I’ve been thinking a lot lately about the types of inquiries I get and in turn, the clients I end up booking. Typically my inquiries fall into two camps: the established business owner ready to rebrand, raise their prices and narrow in on their perfect customer and the new small business owner who understands branding and wants to do it “right”. I hear this a lot, “I don’t want to look like I am an amateur”. What do these two potential clients have in common? They value design and branding. They have a high level of taste. They don’t know exactly what they want, but they can definitely tell you what they don’t want. Something that might surprise you is that I often tell the newer business owners to come back to me in 6 months or a year. It’s not because of money. They often have great budgets. It’s because they just don’t know what’s going to work for them yet. But just because you don’t know yet, doesn’t mean you have to look like it.

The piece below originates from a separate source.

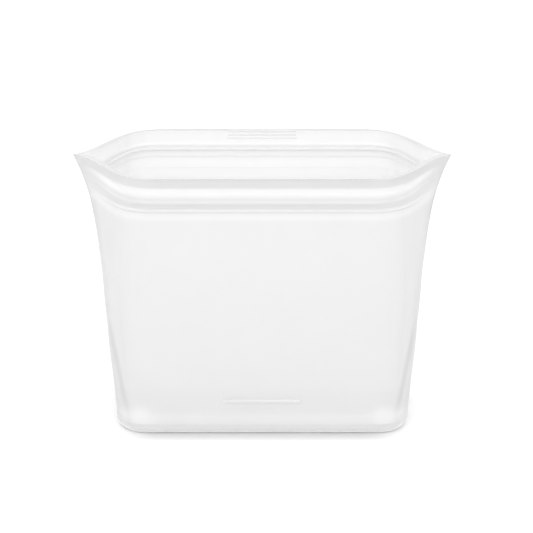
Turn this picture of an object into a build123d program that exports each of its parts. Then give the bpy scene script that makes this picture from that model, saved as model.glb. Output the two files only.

Today’s post is all about how to create a tasteful, professional looking brand design when you are just starting out. Why does this matter to you? For starters, you won’t back yourself into a proverbial design corner. Staying away from the latest trendy designs, even if the style is something you absolutely love at the moment, is going to go along way when you are ready to really dig into the branding process.
Keep It Simple. Especially with typography! I can’t stress this enough. One of the beautiful things about great typography is that it’s subtle. There is nothing that screams amateur more than a bunch of trendy typefaces paired together. Your audience might not be able to pinpoint exactly why it comes off as unprofessional, but they will get the message. Find a beautiful, classic typeface that gives your design some elegance and sophistication. Work with this simple solution for a few months while you build your business and figure out exactly who you are as a creative professional and who you want to speak to. That way when you redesign, you aren’t going from one end of the style spectrum to another. Start in the middle first.
Color palettes. Try to create a color palette that complements your work, rather than a big, loud statement when you are just starting out. This is a mistake I wish I wouldn’t have made when I was starting Grit & Wit. I got too carried away with my original brand palette. As my work evolved and became more established in a style, I ended up simplifying my color palette anyway. Now, you know I am not going to tell you to not use color! I would just advise making sure it makes sense alongside your work. If you have images of your work, gather them together on a Pinterest board or in Photoshop and see what color story starts to emerge. Create a palette and lay it on top of your images. Does it make sense? When in doubt, less is more color wise. Neutral palettes can go a long a way in creating something that is sophisticated and refined.
Don’t get caught up in what your competitors are doing. It’s easy to want to emulate another successful peer. I’ve had a lot of potential clients come to me wanting something that looks like everyone else’s. By the time we are working together, they are desperately trying to do the opposite of what their competitors are doing. It’s better when you are starting out, to try to stay on your own path design wise, even if that path isn’t super clear yet. For example, just because every other floral designer is using watercolor flowers, doesn’t mean it’s right for your business. Or if every other interior designer is using heavy, traditional logotypes but your style is eclectic and bohemian, use something that feels right to you. Creating a personal brand starts with trusting your instincts! If it doesn’t feel comfortable, stay away from it.
Taking these simple baby steps towards figuring out your brand will help you focus on working and building a client base. You’ll see where your brand design needs to go once you start booking clients and learning who you want to be as a business and who you want to attract. That way, when you’re ready to invest your time and money into your branding, you’re not cleaning up a design mess. Instead, you’ll have a great starting point and a lot more clarity.
But my biggest piece of advice? The best way to start building your brand is this: get to work. It’s not all about the logo, color, and patterns. It’s about what you do and make first. The brand should follow!